>> Start Input for this task

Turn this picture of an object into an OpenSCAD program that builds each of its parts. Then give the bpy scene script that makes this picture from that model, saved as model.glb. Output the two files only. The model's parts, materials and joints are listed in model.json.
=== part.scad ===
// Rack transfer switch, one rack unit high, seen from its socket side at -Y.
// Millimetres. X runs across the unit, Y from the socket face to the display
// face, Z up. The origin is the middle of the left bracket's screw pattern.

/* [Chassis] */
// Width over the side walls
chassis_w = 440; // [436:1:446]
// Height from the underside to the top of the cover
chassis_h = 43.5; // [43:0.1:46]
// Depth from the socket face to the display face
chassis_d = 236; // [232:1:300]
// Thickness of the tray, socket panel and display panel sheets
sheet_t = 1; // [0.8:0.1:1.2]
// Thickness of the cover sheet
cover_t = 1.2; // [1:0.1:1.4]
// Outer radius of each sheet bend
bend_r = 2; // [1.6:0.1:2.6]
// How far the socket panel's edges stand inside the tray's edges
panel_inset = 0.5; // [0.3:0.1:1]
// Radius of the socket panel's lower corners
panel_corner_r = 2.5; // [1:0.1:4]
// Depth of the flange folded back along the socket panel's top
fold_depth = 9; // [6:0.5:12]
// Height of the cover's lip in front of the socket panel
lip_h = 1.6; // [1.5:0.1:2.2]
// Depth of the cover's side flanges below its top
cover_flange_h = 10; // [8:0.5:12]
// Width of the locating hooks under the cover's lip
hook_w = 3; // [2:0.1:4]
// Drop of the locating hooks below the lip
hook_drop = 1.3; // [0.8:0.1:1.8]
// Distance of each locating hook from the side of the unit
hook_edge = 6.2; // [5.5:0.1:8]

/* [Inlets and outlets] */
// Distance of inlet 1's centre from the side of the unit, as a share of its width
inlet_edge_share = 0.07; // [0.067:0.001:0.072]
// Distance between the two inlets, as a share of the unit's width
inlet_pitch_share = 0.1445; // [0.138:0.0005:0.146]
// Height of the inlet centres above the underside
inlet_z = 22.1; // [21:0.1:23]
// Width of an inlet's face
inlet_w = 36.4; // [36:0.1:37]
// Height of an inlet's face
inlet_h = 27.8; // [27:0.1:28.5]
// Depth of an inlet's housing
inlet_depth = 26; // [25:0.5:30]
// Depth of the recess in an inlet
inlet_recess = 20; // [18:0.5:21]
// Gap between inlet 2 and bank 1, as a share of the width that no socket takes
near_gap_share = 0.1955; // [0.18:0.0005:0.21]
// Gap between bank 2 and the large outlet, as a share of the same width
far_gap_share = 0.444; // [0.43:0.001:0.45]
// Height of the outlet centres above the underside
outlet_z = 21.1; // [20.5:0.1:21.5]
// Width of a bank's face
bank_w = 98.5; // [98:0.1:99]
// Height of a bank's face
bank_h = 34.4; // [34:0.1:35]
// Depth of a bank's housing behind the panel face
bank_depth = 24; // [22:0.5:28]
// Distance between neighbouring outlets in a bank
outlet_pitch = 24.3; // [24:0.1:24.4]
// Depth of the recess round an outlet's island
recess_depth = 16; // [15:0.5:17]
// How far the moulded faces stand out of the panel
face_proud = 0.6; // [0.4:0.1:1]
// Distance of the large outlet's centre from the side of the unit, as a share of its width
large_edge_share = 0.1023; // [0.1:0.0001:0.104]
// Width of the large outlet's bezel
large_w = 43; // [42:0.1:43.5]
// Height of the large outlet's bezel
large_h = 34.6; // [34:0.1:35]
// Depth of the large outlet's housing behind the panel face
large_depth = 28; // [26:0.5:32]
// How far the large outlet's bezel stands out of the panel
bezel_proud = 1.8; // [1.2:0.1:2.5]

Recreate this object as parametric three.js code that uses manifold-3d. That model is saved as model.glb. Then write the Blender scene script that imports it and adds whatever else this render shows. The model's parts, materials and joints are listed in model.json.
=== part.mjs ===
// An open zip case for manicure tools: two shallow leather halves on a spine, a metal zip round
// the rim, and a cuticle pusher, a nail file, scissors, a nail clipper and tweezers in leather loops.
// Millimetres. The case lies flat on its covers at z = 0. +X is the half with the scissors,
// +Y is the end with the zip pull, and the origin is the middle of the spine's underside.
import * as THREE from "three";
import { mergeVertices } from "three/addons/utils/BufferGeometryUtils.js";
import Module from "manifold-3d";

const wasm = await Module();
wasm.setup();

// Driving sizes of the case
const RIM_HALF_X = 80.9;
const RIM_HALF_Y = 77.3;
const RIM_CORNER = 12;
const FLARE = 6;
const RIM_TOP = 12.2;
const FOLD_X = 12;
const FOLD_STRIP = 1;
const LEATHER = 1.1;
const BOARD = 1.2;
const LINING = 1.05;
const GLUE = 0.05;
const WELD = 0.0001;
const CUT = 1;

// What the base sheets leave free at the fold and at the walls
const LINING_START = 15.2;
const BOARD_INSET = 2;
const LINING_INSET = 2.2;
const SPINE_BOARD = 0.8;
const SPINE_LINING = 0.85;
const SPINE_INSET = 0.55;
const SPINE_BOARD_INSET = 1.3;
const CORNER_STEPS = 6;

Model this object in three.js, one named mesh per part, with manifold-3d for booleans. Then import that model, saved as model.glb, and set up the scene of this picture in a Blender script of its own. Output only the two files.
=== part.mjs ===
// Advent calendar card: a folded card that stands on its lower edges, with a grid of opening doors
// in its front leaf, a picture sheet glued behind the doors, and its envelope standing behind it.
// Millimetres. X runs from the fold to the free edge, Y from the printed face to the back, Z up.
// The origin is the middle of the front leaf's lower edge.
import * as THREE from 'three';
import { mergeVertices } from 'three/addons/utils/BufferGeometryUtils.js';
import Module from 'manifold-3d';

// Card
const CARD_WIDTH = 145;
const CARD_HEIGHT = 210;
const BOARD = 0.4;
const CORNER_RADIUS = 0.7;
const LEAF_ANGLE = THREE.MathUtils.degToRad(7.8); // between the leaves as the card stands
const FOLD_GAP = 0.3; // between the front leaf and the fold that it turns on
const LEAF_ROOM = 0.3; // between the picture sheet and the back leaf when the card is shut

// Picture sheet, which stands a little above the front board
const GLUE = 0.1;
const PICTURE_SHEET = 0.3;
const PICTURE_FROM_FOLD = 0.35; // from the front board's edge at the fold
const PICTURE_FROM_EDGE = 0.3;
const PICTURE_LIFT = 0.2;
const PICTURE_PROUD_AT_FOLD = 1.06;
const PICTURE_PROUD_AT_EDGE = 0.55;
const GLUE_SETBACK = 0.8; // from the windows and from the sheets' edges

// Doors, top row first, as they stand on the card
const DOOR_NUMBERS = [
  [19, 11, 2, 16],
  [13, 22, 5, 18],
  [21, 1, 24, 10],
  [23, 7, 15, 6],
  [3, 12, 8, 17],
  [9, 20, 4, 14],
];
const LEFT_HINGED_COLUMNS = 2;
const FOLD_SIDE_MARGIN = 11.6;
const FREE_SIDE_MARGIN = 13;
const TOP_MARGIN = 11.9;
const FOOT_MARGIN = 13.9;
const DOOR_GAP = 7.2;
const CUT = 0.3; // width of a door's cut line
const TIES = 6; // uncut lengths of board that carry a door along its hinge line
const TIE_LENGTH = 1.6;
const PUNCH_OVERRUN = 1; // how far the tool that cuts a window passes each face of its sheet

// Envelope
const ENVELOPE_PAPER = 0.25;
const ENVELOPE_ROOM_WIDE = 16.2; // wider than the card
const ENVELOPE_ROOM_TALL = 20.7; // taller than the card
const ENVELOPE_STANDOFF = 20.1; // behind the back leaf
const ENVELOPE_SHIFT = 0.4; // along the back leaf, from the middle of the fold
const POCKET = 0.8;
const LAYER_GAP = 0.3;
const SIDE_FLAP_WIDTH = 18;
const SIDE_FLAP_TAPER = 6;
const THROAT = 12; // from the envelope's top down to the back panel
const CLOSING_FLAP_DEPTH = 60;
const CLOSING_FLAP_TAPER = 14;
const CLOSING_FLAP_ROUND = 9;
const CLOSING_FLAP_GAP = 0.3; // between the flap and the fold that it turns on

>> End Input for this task

Brief = The required output is an exact reproduction of the lines starting at the one that contains "Recreate this object" and ending at the one that contains "wasm.setup();". Both boundary lines belong to it.

Output =
Recreate this object as parametric three.js code that uses manifold-3d. That model is saved as model.glb. Then write the Blender scene script that imports it and adds whatever else this render shows. The model's parts, materials and joints are listed in model.json.
=== part.mjs ===
// An open zip case for manicure tools: two shallow leather halves on a spine, a metal zip round
// the rim, and a cuticle pusher, a nail file, scissors, a nail clipper and tweezers in leather loops.
// Millimetres. The case lies flat on its covers at z = 0. +X is the half with the scissors,
// +Y is the end with the zip pull, and the origin is the middle of the spine's underside.
import * as THREE from "three";
import { mergeVertices } from "three/addons/utils/BufferGeometryUtils.js";
import Module from "manifold-3d";

const wasm = await Module();
wasm.setup();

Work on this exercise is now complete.